If you run a social media site,
data for the world's most famous person might all land on shard two.
So every single request for that person's profile hits that one server, overwhelming it, even though the other shards are fine.
Right, and solving that requires specialized partitioning.
Sometimes you have to dedicate an entire shard or a cluster just to handle the data for that single hotspot key.
And finally, the third complexity,
join and denormalization.
Doesn't shiding pretty much defeat the purpose of using a relational database in the first place?
It can, yeah.
Once your user data is on shard one and their purchase history is on shard four, performing a simple join across that data becomes nearly impossible.
So what do you do?
It forces a huge step backward.
You often have to denormalize your database, meaning you duplicate critical related information into a single table, just so queries can be fulfilled entirely within one shard.

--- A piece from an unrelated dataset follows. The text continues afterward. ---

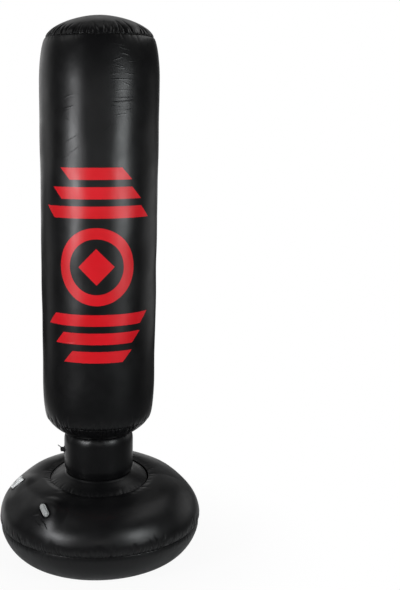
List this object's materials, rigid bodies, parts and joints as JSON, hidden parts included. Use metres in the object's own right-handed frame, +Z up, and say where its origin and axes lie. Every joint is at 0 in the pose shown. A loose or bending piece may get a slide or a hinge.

That was a phenomenal journey.
We went from a single server to multiple data centers by keeping the web tier stateless, building redundancy everywhere, caching heavily, decoupling with message queues, and finally, sharding the data layer.
The core insight is that you don't start with complexity.
You only introduce it when the performance or availability demands of your growing user base force your hand.
And the knowledge is only valuable when you understand the trade -off in every single one of those decisions.
So what does this all mean for you?
The architecture isn't a static blueprint.
It's an evolving system under constant pressure.
If you had to identify the single most critical decision in this whole process, was it the tricky trade -offs in managing cache and consistency, or the sheer unavoidable complexity introduced by having to shard your database?
And if these techniques successful get us to millions of users, we have to ask ourselves, what is the next major architectural shift required to scale beyond millions?
That often involves completely breaking down the monolith into tiny independent services, a shift into the world of microservices, which handles the next generation of complexity.
But that's a deep dive for another time.